● **Task directions**
From the line with "Write part 3" to the line with "return paint.metal(colour, 0.36, normal, share=0.75)", both lines included, set down exactly those lines, please, and no others.

● **Records supplied**
----------

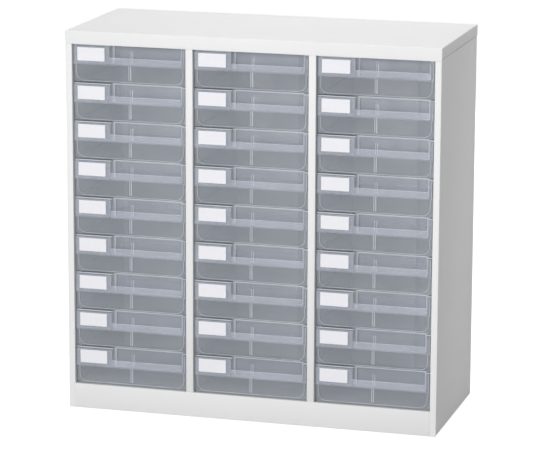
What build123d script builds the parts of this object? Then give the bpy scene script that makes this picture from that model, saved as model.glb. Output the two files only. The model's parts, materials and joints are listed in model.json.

----------

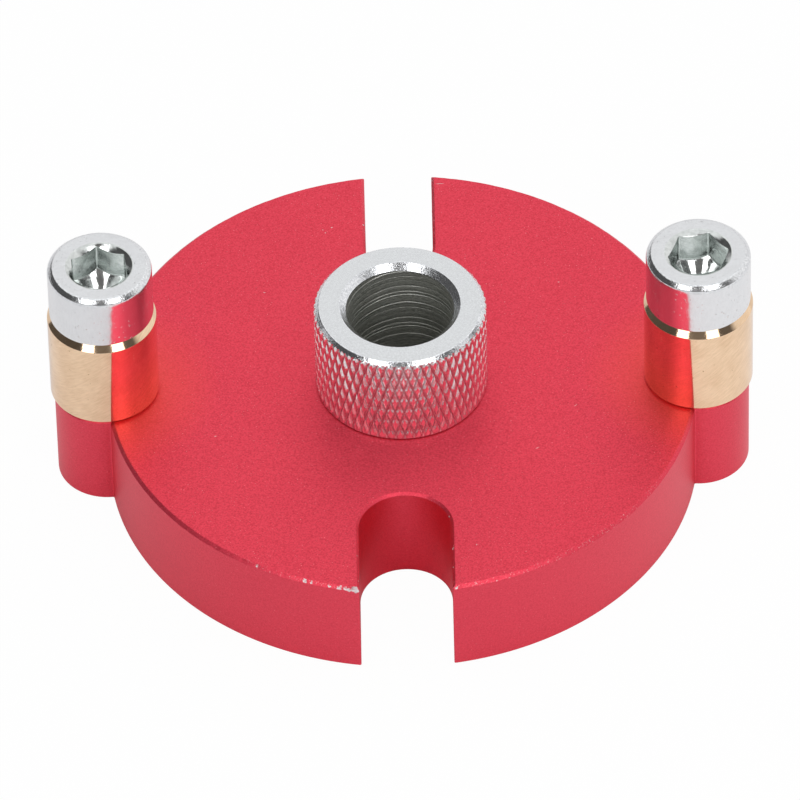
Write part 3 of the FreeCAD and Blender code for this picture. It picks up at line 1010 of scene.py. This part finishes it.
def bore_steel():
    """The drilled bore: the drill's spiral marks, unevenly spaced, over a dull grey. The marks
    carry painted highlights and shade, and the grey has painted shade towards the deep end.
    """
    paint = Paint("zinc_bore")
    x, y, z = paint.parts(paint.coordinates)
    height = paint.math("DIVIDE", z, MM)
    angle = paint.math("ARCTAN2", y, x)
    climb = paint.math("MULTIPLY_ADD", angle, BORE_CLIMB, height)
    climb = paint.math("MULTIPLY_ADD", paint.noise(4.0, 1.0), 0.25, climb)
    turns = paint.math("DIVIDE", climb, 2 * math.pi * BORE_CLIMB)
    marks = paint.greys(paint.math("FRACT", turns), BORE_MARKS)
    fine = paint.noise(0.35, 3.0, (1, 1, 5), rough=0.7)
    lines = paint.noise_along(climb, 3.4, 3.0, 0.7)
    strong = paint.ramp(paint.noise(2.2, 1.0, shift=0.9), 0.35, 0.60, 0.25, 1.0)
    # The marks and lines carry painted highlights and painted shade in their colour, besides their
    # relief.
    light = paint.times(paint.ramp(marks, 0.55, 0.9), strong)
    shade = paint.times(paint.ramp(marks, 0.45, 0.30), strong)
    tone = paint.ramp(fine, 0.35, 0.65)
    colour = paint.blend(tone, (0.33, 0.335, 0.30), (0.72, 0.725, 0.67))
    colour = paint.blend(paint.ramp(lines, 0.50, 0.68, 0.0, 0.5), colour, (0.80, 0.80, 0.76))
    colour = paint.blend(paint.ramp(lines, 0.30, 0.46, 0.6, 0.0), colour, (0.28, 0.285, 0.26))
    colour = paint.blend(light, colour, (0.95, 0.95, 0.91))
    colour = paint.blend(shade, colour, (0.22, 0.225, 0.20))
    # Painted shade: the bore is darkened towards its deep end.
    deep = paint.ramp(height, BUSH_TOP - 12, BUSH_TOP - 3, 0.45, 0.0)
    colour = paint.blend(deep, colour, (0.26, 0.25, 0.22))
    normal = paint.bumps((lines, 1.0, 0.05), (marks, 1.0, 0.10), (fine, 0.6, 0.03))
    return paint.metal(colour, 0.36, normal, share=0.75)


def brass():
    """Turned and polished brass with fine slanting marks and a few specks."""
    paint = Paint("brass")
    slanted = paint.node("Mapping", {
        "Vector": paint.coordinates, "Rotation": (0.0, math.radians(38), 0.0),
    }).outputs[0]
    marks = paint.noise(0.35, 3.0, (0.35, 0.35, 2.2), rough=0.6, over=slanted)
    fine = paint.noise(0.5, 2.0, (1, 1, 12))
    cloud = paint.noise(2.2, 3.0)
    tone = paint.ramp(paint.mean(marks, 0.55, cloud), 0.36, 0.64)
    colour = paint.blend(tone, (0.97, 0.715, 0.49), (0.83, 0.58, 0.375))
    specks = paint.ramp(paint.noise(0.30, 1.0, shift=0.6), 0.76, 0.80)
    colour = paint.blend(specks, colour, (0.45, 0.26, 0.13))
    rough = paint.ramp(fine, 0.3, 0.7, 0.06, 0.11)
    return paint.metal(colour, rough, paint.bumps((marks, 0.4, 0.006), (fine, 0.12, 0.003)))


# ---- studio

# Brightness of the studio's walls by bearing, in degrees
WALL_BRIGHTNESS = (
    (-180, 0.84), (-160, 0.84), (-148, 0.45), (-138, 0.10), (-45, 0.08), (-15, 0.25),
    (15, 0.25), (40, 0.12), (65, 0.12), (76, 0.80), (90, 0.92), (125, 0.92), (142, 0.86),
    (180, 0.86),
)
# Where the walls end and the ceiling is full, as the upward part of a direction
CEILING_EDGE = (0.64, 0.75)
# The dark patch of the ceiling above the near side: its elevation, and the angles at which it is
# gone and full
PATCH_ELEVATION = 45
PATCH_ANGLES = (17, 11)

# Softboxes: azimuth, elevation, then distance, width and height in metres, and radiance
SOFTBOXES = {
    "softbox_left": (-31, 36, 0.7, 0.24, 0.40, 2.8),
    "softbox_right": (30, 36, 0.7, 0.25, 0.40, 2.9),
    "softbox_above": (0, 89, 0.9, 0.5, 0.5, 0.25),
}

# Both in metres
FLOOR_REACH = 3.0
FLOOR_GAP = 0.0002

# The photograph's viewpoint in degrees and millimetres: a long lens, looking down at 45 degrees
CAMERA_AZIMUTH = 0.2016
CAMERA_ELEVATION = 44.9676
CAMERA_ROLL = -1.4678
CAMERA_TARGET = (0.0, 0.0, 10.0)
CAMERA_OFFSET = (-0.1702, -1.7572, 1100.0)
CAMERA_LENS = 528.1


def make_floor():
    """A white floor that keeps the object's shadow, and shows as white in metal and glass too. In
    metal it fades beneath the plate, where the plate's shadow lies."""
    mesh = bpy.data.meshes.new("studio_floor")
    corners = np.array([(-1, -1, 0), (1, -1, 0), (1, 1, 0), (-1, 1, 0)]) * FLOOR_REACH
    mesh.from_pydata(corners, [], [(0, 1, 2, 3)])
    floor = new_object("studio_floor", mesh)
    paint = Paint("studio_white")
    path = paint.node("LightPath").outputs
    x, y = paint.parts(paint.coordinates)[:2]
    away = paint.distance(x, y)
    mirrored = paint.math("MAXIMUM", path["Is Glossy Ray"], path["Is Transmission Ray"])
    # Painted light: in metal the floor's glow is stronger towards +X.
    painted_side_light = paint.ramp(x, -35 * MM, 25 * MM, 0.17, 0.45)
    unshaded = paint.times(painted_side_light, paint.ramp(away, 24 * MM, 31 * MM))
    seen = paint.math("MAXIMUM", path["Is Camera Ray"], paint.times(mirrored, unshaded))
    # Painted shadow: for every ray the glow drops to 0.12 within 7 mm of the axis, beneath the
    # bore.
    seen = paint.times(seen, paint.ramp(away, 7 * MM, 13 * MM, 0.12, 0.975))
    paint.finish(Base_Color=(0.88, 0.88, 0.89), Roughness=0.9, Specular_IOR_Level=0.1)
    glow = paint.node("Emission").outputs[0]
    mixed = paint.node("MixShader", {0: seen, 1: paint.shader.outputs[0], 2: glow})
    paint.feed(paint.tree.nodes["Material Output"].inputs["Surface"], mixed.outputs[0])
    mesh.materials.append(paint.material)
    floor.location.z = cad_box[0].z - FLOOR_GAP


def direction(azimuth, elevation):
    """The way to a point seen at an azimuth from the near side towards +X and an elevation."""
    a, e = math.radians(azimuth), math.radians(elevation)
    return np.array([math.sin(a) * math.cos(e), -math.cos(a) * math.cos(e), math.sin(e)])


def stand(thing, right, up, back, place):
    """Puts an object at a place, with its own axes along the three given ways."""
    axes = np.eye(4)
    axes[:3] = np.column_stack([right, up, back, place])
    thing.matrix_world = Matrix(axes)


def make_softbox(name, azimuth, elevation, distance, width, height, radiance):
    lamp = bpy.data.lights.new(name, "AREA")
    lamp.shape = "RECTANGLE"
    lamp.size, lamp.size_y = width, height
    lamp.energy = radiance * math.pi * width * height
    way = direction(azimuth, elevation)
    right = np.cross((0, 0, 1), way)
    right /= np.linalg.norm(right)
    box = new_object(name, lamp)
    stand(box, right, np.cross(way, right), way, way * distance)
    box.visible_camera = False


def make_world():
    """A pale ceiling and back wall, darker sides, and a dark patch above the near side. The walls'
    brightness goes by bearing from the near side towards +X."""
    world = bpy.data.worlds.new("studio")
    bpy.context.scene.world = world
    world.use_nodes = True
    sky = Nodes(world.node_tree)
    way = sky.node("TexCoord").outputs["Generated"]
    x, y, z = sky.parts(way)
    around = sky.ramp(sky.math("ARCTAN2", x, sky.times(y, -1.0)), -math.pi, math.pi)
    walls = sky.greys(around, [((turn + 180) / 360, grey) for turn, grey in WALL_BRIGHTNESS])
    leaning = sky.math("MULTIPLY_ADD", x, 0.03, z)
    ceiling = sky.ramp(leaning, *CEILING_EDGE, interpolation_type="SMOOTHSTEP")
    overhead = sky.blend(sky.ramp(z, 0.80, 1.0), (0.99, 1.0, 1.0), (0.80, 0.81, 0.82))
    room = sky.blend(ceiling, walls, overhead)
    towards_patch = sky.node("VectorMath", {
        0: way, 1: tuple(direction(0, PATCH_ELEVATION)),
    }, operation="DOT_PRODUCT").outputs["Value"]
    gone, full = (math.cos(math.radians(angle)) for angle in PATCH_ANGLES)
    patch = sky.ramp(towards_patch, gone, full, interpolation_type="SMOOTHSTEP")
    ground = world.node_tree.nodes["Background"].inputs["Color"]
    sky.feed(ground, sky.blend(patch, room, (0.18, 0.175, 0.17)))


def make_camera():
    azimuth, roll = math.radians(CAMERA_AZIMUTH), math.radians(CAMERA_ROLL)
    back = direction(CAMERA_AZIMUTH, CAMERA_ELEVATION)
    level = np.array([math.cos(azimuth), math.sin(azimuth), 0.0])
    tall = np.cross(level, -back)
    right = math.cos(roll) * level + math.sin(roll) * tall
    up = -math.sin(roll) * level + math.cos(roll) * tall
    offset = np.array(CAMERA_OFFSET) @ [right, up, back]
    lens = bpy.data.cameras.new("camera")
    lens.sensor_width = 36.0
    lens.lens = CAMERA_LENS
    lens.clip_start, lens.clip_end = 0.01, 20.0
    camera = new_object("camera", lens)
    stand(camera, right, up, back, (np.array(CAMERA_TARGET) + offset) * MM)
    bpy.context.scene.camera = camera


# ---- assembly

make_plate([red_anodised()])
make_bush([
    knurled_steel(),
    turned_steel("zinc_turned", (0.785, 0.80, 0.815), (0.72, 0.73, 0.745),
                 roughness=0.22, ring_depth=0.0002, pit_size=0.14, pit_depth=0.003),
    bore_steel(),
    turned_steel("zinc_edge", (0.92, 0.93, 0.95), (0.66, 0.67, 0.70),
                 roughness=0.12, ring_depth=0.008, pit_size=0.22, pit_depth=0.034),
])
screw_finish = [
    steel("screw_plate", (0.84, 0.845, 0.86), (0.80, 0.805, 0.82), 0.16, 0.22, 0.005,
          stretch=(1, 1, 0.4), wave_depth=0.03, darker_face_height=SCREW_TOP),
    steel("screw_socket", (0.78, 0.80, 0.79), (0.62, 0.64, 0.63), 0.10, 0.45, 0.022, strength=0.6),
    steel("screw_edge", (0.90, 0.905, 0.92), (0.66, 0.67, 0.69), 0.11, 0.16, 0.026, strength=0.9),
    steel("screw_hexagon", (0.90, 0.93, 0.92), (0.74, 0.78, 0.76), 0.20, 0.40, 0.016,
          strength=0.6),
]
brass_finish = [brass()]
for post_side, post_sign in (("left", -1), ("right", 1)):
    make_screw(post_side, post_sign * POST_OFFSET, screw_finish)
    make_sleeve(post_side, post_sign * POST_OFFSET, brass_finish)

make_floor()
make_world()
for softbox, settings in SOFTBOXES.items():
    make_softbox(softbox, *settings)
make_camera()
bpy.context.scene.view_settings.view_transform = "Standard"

----------

● **Response to the task**
Write part 3 of the FreeCAD and Blender code for this picture. It picks up at line 1010 of scene.py. This part finishes it.
def bore_steel():
    """The drilled bore: the drill's spiral marks, unevenly spaced, over a dull grey. The marks
    carry painted highlights and shade, and the grey has painted shade towards the deep end.
    """
    paint = Paint("zinc_bore")
    x, y, z = paint.parts(paint.coordinates)
    height = paint.math("DIVIDE", z, MM)
    angle = paint.math("ARCTAN2", y, x)
    climb = paint.math("MULTIPLY_ADD", angle, BORE_CLIMB, height)
    climb = paint.math("MULTIPLY_ADD", paint.noise(4.0, 1.0), 0.25, climb)
    turns = paint.math("DIVIDE", climb, 2 * math.pi * BORE_CLIMB)
    marks = paint.greys(paint.math("FRACT", turns), BORE_MARKS)
    fine = paint.noise(0.35, 3.0, (1, 1, 5), rough=0.7)
    lines = paint.noise_along(climb, 3.4, 3.0, 0.7)
    strong = paint.ramp(paint.noise(2.2, 1.0, shift=0.9), 0.35, 0.60, 0.25, 1.0)
    # The marks and lines carry painted highlights and painted shade in their colour, besides their
    # relief.
    light = paint.times(paint.ramp(marks, 0.55, 0.9), strong)
    shade = paint.times(paint.ramp(marks, 0.45, 0.30), strong)
    tone = paint.ramp(fine, 0.35, 0.65)
    colour = paint.blend(tone, (0.33, 0.335, 0.30), (0.72, 0.725, 0.67))
    colour = paint.blend(paint.ramp(lines, 0.50, 0.68, 0.0, 0.5), colour, (0.80, 0.80, 0.76))
    colour = paint.blend(paint.ramp(lines, 0.30, 0.46, 0.6, 0.0), colour, (0.28, 0.285, 0.26))
    colour = paint.blend(light, colour, (0.95, 0.95, 0.91))
    colour = paint.blend(shade, colour, (0.22, 0.225, 0.20))
    # Painted shade: the bore is darkened towards its deep end.
    deep = paint.ramp(height, BUSH_TOP - 12, BUSH_TOP - 3, 0.45, 0.0)
    colour = paint.blend(deep, colour, (0.26, 0.25, 0.22))
    normal = paint.bumps((lines, 1.0, 0.05), (marks, 1.0, 0.10), (fine, 0.6, 0.03))
    return paint.metal(colour, 0.36, normal, share=0.75)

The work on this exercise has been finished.